3:00 PM		VT1-ThA-4 Temperature Programmed Desorption Measurements of the Binding Energy of Water to Stainless Steel Surfaces J.H. Hendricks, P.J. Abbott (National Institute of Standards and Technology); P. Mohan (NPL India); J.P. Looney (Brookhaven National Laboratory) The presence of water vapor is the limiting factor in achieving ultra-high vacuum (UHV) in an unbaked stainless steel system. While the "water problem" has been of scientific and technical interest for many decades, fundamental measurements of water interactions with stainless steel systems are not well characterized, including the binding energy and sticking coefficient of water on stainless steel. In addition, outgassing rate measurements of water from stainless steel surfaces are typically hampered by the problem of re-adsorption, leading to inaccurate measurement results. The NIST Pressure and Vacuum group has undertaken a study of the binding energy of water to stainless steel surfaces. A temperature programmed thermal desorption apparatus was constructed for this purpose and will be described in detail. The apparatus uses computer control to linearly heat a stainless steel filament at a rate of 3 °C/s while a quadrupole mass spectrometer detects the thermally desorbed species.
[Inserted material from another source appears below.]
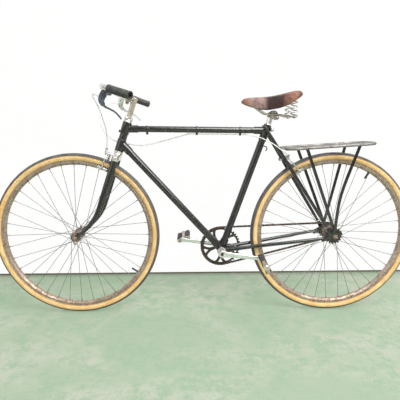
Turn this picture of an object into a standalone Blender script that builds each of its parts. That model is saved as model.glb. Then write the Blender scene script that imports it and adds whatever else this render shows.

The system is designed with a high pumping speed to minimize the problem of re-adsorption/desorption, and has reproducibly shown a water thermal desorption peak at 139 °C. A model for thermal desorption, first employed by Redhead in 1962¹ was used to determine the activation energy, or binding energy of water to stainless steel. This technique has reproducibly yielded a water binding energy between 25.6 and 26.0 kcal/mole. These results may justify lower baking temperatures than are traditionally used for achieving UHV. Future work will focus on the apparent interplay of water desorption and hydrogen desorption observed during UHV system bake-outs. ¹ Redhead, P.A., Vacuum, 12, 203 (1962).